Martha Ross, Fall 2021
In the article, “When nature won’t stay still: Conservation, Equilibrium, and Control”, author William Adams defines the ecologies of equilibrium and disequilibrium, and the role of outside forces in the control and regulation of natural processes. Adams recognizes the transition from an equilibrium paradigm that ecosystems are static and closed systems, to a non-equilibrium paradigm that addresses the dynamic and open nature of ecosystems, as well as the role of humans as a disturbance and catalyst for ecological change. This paper discusses conservation as a social practice that regulates and controls relationships between humans and non-human nature. Conservation is often used to keep nature within certain bounds and follows what ecological research describes as nature. Adams describes control as an essential idea to restoration ecology and practice, “…the ability to restore quickly, but to restore at will, controlling speed, decelerating change, as well as accelerating it, reversing it…” (Adams, 2002). In one sense, restoration is the restoration of naturalness, yet it relies on the ability to predict and control outcomes of natural ecosystem processes.
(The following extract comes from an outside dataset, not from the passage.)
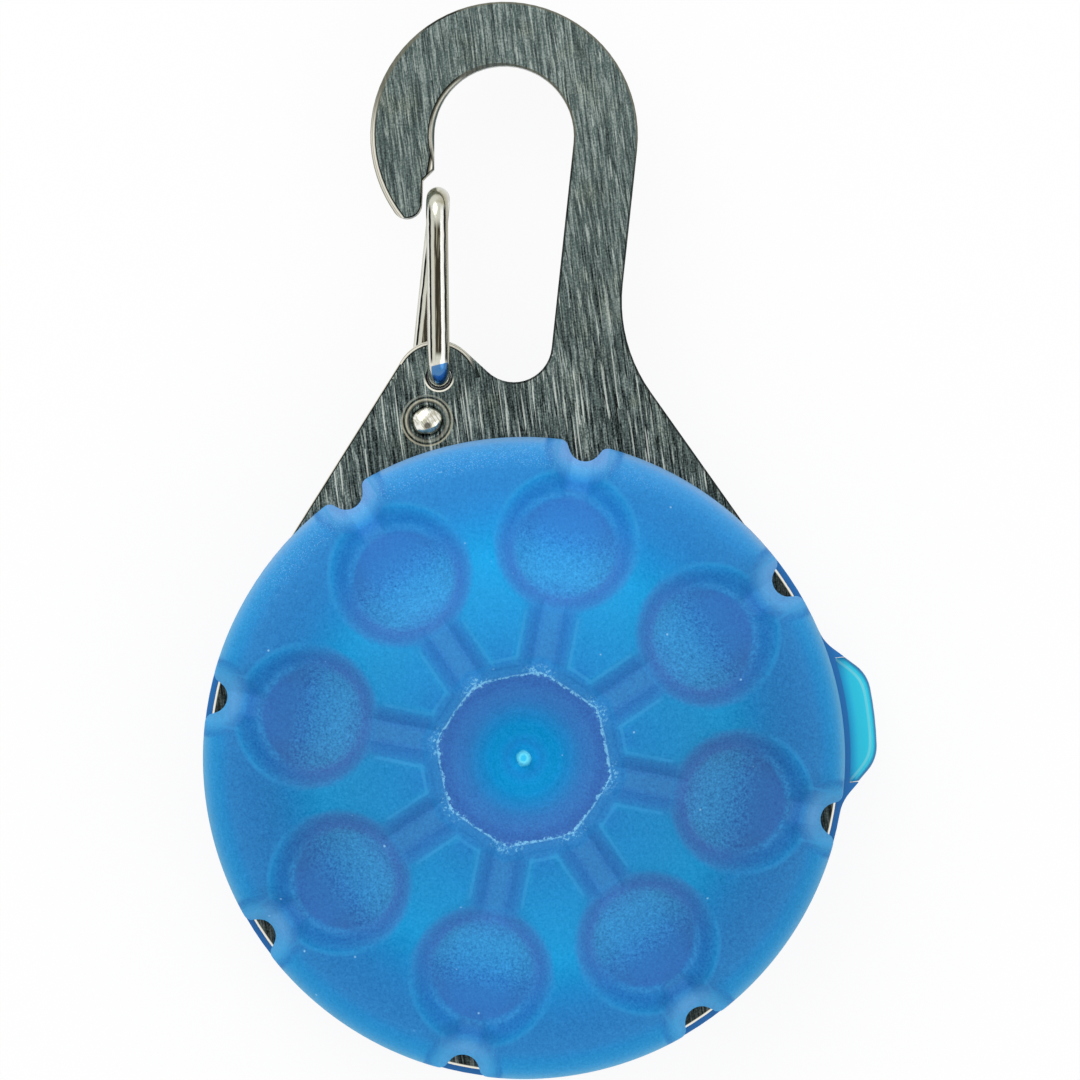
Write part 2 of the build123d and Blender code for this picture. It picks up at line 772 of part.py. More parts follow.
def cell_gasket(index):
    low = cell_level(index) + cell_sheet
    upright = ring(cell_radius - cell_sheet, cell_cap_radius + cell_sheet, low, low + cell_gasket_height)
    lip = ring(cell_cap_radius + 2 * cell_sheet, cell_cap_radius, low - cell_sheet, low + cell_gasket_height)
    return upright + lip


def cell_cap(index):
    low = cell_level(index)
    height = cell_height - cell_sheet
    return Pos(0, 0, low + height / 2) * Cylinder(cell_cap_radius, height)


def battery_cradle():
    cradle = ring(cradle_radius, cradle_radius - cradle_wall, rear_wall, board_level)
    slot_half = contact_width / 2 + cradle_fit
    reach = cradle_radius + overrun
    return cradle - block((-reach, -slot_half, rear_wall), (0, slot_half, board_level))


def leaf(stations, width):
    # A strip of spring metal that follows the stations (x, middle height)
    half = contact_sheet / 2
    upper = [(x, z + half) for x, z in stations]
    lower = [(x, z - half) for x, z in reversed(stations)]
    face = Plane.XZ * make_face(Polyline(*upper, *lower, close=True))
    return extrude(face, width / 2, both=True)


def contact_bow(level, crest):
    return [(-contact_knee, level), (-contact_crest, crest), (contact_crest, crest), (contact_knee, level)]


def negative_spring():
    low = rear_wall + contact_sheet / 2
    high = low + contact_rise
    post_x = cradle_radius - cradle_wall / 2
    strip = leaf([(-post_x, low), *contact_bow(low, high), (contact_reach, low)], contact_width)
    post = block((-post_x - contact_sheet, -contact_width / 2, rear_wall),
                 (-post_x, contact_width / 2, board_level))
    return strip + post


def positive_clip():
    high = board_level - contact_sheet / 2
    low = cell_level(cell_count) + contact_sheet / 2
    ends = [(-contact_reach, high), (contact_reach, high)]
    return leaf([ends[0], *contact_bow(high, low), ends[1]], contact_width)


# ---- circuit ----

def circuit_board():
    return Pos(0, 0, board_level + board_thickness / 2) * Cylinder(board_radius, board_thickness)


def led_base():
    top = board_top
    half = (led_length / 2, led_width / 2)
    return block((-half[0], -half[1], top), (half[0], half[1], top + led_base_height))


def led_dome():
    half = led_dome_radius
    ball = Sphere(led_dome_radius) & block((-half, -half, 0), (half, half, half))
    return Pos(0, 0, board_top + led_base_height) * ball


def chip(centre, size):
    return Pos(centre[0], centre[1], board_top + size[2] / 2) * Box(*size)


def chip_resistors():
    return Compound(children=[chip((x, resistor_row_y), resistor_size) for x in resistor_row_x])


def main():
    os.makedirs("parts", exist_ok=True)
    parts = {
        "lens_cover": lens_cover(),
        "front_gasket": front_gasket(),
        "carabiner_plate": carabiner_plate(),
        "rear_gasket": rear_gasket(),
        "rear_cover": rear_cover(),
        "gate_wire": gate_wire(),
        "gate_foot": gate_foot(),
        "side_button": side_button(),
        "button_seal": button_seal(),
        "switch_case": switch_case(),
        "switch_plunger": switch_plunger(),
        "rear_cell_can": cell_can(0),
        "rear_cell_cap": cell_cap(0),
        "rear_cell_gasket": cell_gasket(0),
        "front_cell_can": cell_can(1),
        "front_cell_cap": cell_cap(1),
        "front_cell_gasket": cell_gasket(1),
        "battery_cradle": battery_cradle(),
        "negative_spring": negative_spring(),
        "positive_clip": positive_clip(),
        "circuit_board": circuit_board(),
        "led_base": led_base(),
        "led_dome": led_dome(),
        "control_chip": chip(control_chip_at, control_chip_size),
        "chip_capacitor": chip(capacitor_at, capacitor_size),
        "chip_resistors": chip_resistors(),
    }
    for name, shape in parts.items():
        export_step(shape, f"parts/{name}.step")


main()
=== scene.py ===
import json
import math

import bpy
import numpy as np
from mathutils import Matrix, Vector


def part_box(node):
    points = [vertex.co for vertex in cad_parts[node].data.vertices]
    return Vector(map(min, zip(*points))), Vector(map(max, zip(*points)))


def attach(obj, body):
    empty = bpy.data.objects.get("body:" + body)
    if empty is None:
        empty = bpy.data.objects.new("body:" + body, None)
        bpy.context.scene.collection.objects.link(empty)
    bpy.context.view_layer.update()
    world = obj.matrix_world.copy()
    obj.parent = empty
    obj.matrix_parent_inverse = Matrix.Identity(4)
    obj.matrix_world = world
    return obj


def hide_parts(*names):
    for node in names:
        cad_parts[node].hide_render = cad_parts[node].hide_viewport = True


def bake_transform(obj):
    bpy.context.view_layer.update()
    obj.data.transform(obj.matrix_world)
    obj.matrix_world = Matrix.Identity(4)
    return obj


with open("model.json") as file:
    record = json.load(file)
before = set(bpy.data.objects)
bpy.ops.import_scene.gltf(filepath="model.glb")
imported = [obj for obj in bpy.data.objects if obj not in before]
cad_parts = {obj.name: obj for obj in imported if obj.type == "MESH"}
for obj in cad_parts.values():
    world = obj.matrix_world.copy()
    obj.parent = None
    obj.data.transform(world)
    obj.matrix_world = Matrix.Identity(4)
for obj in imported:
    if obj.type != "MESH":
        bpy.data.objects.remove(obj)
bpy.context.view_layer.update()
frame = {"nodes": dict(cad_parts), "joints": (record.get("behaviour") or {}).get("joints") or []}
nodes = frame["nodes"]
mm = 0.001               # everything below is in millimetres and is scaled where it meets Blender
print("frame loaded:", len(nodes), "nodes")


def boxOf(node):
    low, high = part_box(node)
    return [value / mm for value in low], [value / mm for value in high]


def jointOf(name):
    return next(joint for joint in frame["joints"] if joint["name"] == name)


lensLow, lensHigh = boxOf("lens_cover")
plateLow, plateHigh = boxOf("carabiner_plate")
wireLow, wireHigh = boxOf("gate_wire")
footLow, footHigh = boxOf("gate_foot")
pivot = [value / mm for value in jointOf("gate_pivot")["pos_m"]]
press = jointOf("button_press")["axis"]

wireGap = 0.25           # between the wire's two legs and the plate
wireRadius = (wireHigh[2] - plateHigh[2] - wireGap) / 2
headRadius = 0.77        # peened end of the wire, in its seat on the plate
foot = (footHigh[0] - headRadius, footLow[1] + headRadius)


# small tools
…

Biopolitics is an additional concept that plays an important role in Adam’s definition of restoration as control. In the article, “Is the Puerto Rican parrot worth saving? The biopolitics of endangerment and grievability,” Irus Braverman defines biopolitics as the process through which humans decide which non-human species, we “let live” and which we “let die”. Restoration uses biopolitics when deciding what species to remove from and insert into an ecosystem. A common example is invasive species, which are typically removed through eradication.
In the case of restoration through eradication in the Chesapeake Bay, restoration practitioners use trapping and shooting methods to rid the area of nutria, an invasive mammal. Restoration is being used as a method to control the population of nutria in the area as well as the ecosystem’s rebound from the removal of nutria. Furthermore, biopolitics are also being used to dictate which species are removed from the environment. By analyzing restoration as controlling and changing restoration methods based on this idea, the treatment of all non-human species changes and humans begin to value non-human life and the sustainment of the environment.